--- start of Dataset extract ---
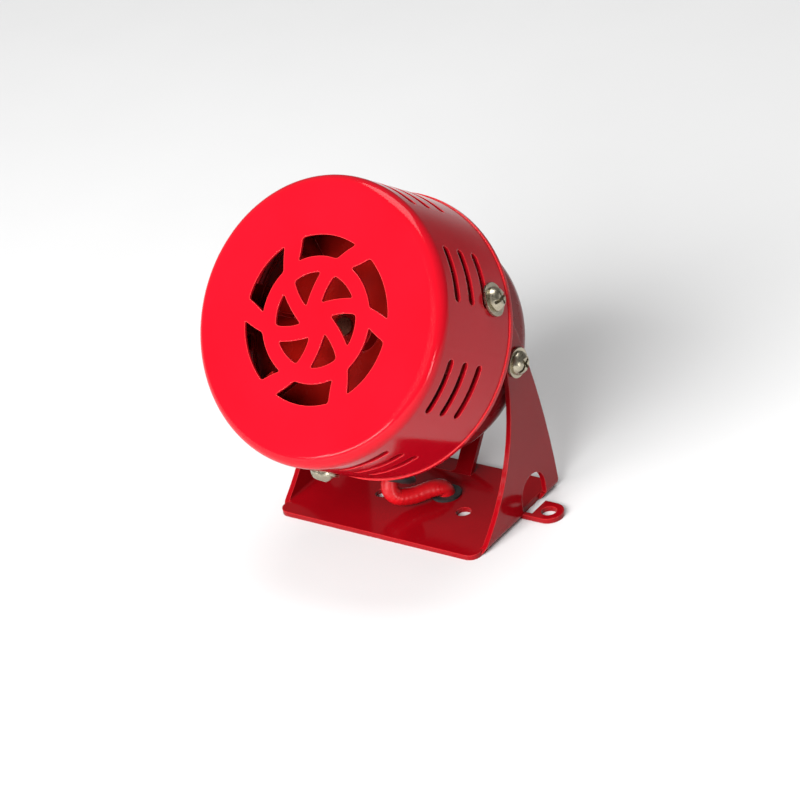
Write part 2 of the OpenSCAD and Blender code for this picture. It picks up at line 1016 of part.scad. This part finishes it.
// Sweeps a round tube through points, square across at both ends, the last end level.
module tube(p, r, rings, sides) {
    last = len(p) - 1;
    way = [for (k = [0:rings]) spline_at(p, last * k / rings)];
    heading = [
        for (k = [0:rings])
            k == rings ? [0, 0, -1] : unit(way[min(k + 1, rings)] - way[max(k - 1, 0)])
    ];
    side_on = [for (h = heading) unit(cross(h, [0, 1, 0.2]))];
    skin = [
        for (k = [0:rings], j = [0:sides - 1])
            let (a = 360 * j / sides)
            way[k] + r * (cos(a) * side_on[k] + sin(a) * cross(heading[k], side_on[k]))
    ];
    walls = [
        for (k = [0:rings - 1], j = [0:sides - 1])
            let (n = (j + 1) % sides)
            each [
                [k * sides + j, (k + 1) * sides + j, (k + 1) * sides + n],
                [k * sides + j, (k + 1) * sides + n, k * sides + n]
            ]
    ];
    ends = [
        [for (j = [0:sides - 1]) j],
        [for (j = [sides - 1:-1:0]) rings * sides + j]
    ];
    polyhedron(points = skin, faces = concat(walls, ends), convexity = 4);
}

module lead() {
    color(red)
        tube(lead_route, lead_d / 2, 36, 12);
}

bracket();
base_grommet();
lead();
front_cover();
motor_plate();
rear_cup();
cable_gland();
cover_screws();
cover_washers();
pivot_screws();
pivot_washers();
pivot_nuts();
cup_screws();
field_core();
field_coils();
field_screws();
field_spacers();
front_bearing();
rear_bearing();
bearing_holder();
brush_plate();
brush_holders();
brushes();
brush_springs();
shaft();
armature_core();
armature_winding();
commutator();
rotor();
rotor_washer();
rotor_nut();
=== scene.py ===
"""Looks of the motor siren: red enamel, plated screws, rubber, and the motor inside."""

import math

import bmesh
import bpy
from mathutils import Matrix, Vector


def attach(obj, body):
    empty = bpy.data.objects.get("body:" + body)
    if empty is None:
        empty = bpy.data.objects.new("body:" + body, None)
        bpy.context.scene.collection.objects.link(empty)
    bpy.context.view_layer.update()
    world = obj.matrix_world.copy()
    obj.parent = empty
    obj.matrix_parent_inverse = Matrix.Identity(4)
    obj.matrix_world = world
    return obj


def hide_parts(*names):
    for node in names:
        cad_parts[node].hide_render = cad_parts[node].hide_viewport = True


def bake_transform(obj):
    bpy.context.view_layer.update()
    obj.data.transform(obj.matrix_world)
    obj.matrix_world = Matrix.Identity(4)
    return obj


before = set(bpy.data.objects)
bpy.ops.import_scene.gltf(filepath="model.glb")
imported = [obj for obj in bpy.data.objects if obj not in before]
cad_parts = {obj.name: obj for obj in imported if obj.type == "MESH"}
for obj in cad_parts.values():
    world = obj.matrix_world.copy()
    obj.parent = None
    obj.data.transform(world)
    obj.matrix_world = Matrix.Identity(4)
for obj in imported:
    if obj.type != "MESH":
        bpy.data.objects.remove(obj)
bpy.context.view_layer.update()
MM = 0.001


# ---------------------------------------------------------------- camera

SENSOR = 36.0  # mm
LENS = 145.96  # mm
NEAR_CLIP = 0.01
CAMERA_AT = Vector((502.5, -609.0, 481.1)) * MM
CAMERA_AZIMUTH = math.radians(39.384)
CAMERA_ELEVATION = math.radians(29.5)
CAMERA_ROLL = math.radians(9.867)


def camera_axes(azimuth, elevation, roll):
    """The camera's right, up and back directions."""
    back = Vector((
        math.sin(azimuth) * math.cos(elevation),
        -math.cos(azimuth) * math.cos(elevation),
        math.sin(elevation),
    ))
    right = (-back).cross(Vector((0, 0, 1))).normalized()
    down = (-back).cross(right)
    rolled_right = right * math.cos(roll) + down * math.sin(roll)
    rolled_down = down * math.cos(roll) - right * math.sin(roll)
    return rolled_right, -rolled_down, back


def add_camera():
    """The scene's camera, with square pixels, no shift and no depth of field."""
    data = bpy.data.cameras.new("camera")
    data.sensor_width = SENSOR
    data.lens = LENS
    data.clip_start = NEAR_CLIP
    cam = bpy.data.objects.new("camera", data)
    bpy.context.scene.collection.objects.link(cam)
    right, up, back = camera_axes(CAMERA_AZIMUTH, CAMERA_ELEVATION, CAMERA_ROLL)
    turn = Matrix((right, up, back)).transposed().to_4x4()
    cam.matrix_world = Matrix.Translation(CAMERA_AT) @ turn
    bpy.context.scene.camera = cam


# ---------------------------------------------------------------- materials
# Noise scales are per metre. Bump distances and edge radii are in metres.

EDGE_SAMPLES = 6
STEEL_GREY = (0.62, 0.62, 0.60)
SLEEVE_RED = (0.50, 0.004, 0.008)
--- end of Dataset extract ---
Reproduce exactly the lines from the line with "cable_gland();" to the line with "if empty is", both end lines included.

== Reply to the exercise ==
cable_gland();
cover_screws();
cover_washers();
pivot_screws();
pivot_washers();
pivot_nuts();
cup_screws();
field_core();
field_coils();
field_screws();
field_spacers();
front_bearing();
rear_bearing();
bearing_holder();
brush_plate();
brush_holders();
brushes();
brush_springs();
shaft();
armature_core();
armature_winding();
commutator();
rotor();
rotor_washer();
rotor_nut();
=== scene.py ===
"""Looks of the motor siren: red enamel, plated screws, rubber, and the motor inside."""

import math

import bmesh
import bpy
from mathutils import Matrix, Vector


def attach(obj, body):
    empty = bpy.data.objects.get("body:" + body)
    if empty is None:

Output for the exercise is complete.